When considering how to move forward in a time of uncertainty about the future, I’ve found that there are some practical, propelling steps that can aid us in forward momentum. I’m a big fan of Emily P. Freeman’s podcast, The Next Right Thing. And most certainly, doing the next right thing is the best way forward, but how do you go about figuring out what that thing is?
After I gave birth my my twin boys, I found myself in a very strange place of feeling paralyzed by all of the focus in taking care of them (and my three older children). I found myself a little sad, and maybe it was post-partem depression or just a function of my personality, but I needed a hopeful way forward.
Enter Ann Voskamp and her book, One Thousand Gifts. I read the book, captivated by her lyrical writing style and the similar ways she and I process the world through symbols. The greatest gift I received from her was the discipline of gratitude. A friend challenged her to count one thousand ways God loved her and His gifts to her. She began to see His hand in the good, the beautiful, and the hard. I was inspired. I began keeping a gratitude journal, and I’ve kept it off and on for nine years. I surpassed 5000 gifts this year. This is a discipline that is a lifeline!
However, what I’ve discovered in all of this gratitude-keeping is that gratitude can’t merely be written down or even spoken aloud. It has to be lived. I can sit down each morning, write in my gratitude journal, and then have complaints on my tongue within a matter of minutes. I can functionally deny the gratefulness I just expressed with one word of discontentment, because isn’t it true that gratitude and contentment are sisters? Isn’t it true that complaint and discontentment go hand in hand? Why do I slip so easily from gratefulness to complaint?
Last year, I began the repeating spiral of discontentment, anxiety, and wanting to escape my current situation by running away. I could see that it was fueled by looking to the past or the future with the proverbial rose-colored glasses, but escaping it seemed impossible. It was my daily existence. I decided to return to a book I read many years ago, Calm My Anxious Heart, by Linda Dillow, in hopes of finding the help and inspiration to stop the cycle. Upon rereading this book, I was most struck by this manifesto written by a missionary in Africa:
1. Never picture yourself in any other circumstances or someplace else.
2. Never allow yourself to complain about anything–not even the weather.
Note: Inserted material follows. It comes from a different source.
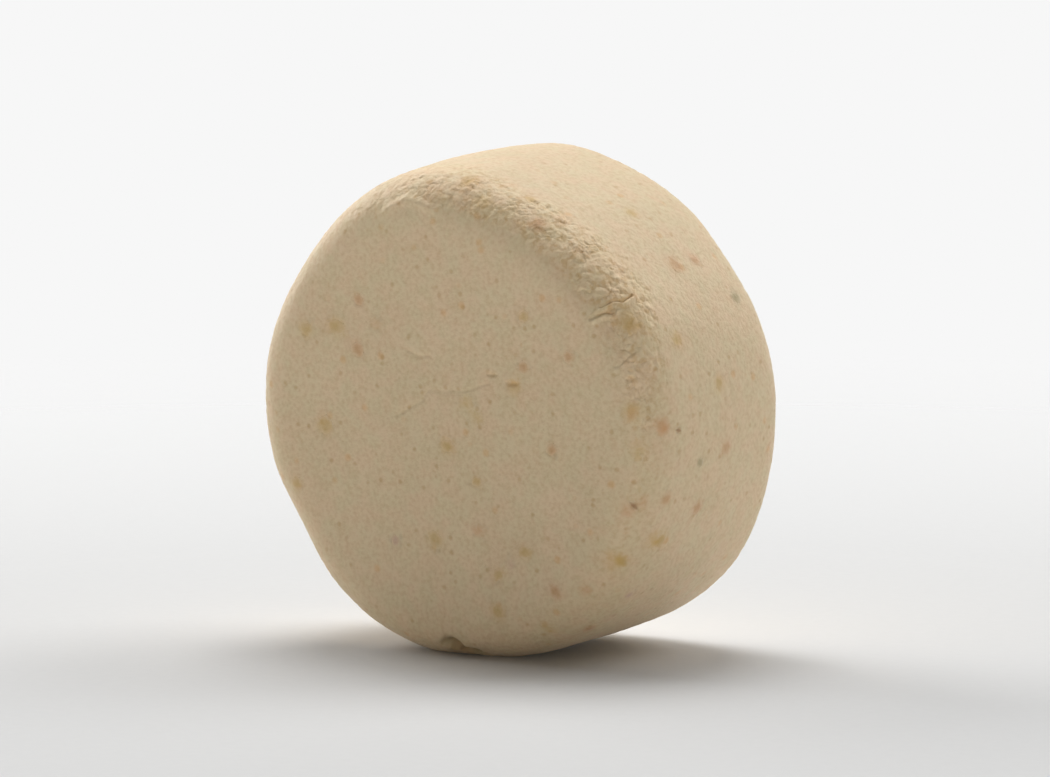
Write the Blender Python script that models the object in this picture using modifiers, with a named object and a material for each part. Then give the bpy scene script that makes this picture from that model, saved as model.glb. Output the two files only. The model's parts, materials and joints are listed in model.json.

3. Never dwell on tomorrow–remember that it is God’s, not ours.
4. Never allow yourself to wish this or that had been otherwise.
5. Never compare your lot with another’s.
Linda Dillow, Calm my anxious heart
Wow. When I read that, I was floored. This woman had no indoor plumbing, no air-conditioning, and taxing daily chores that we modern women in industrialized countries can’t fathom. It’s interesting that all of these admonishments are directed at the places we allow our thoughts to roam. When our thoughts run to fantasizing about a different life or circumstances, discontentment grows, and then it blossoms and gives birth to complaining. This is a daily struggle for yours truly.
Corralling meandering thoughts reminds me of that time in Anne of Avonlea when Anne Shirley’s cow, Dolly, repeatedly escaped and tramped into Mr. Harrison’s oat field, ruining his crop. Dolly just liked what she saw on the other side of the fence and stepped outside of her boundaries. I think our thoughts can be destructive like that old cow, but when carefully attended to and given limits, our focused thoughts will produce contentment in our hearts. Out of that contentment will spring true gratitude. How do we get from lip-service gratitude to deep contentment that overflows with a grateful spirit?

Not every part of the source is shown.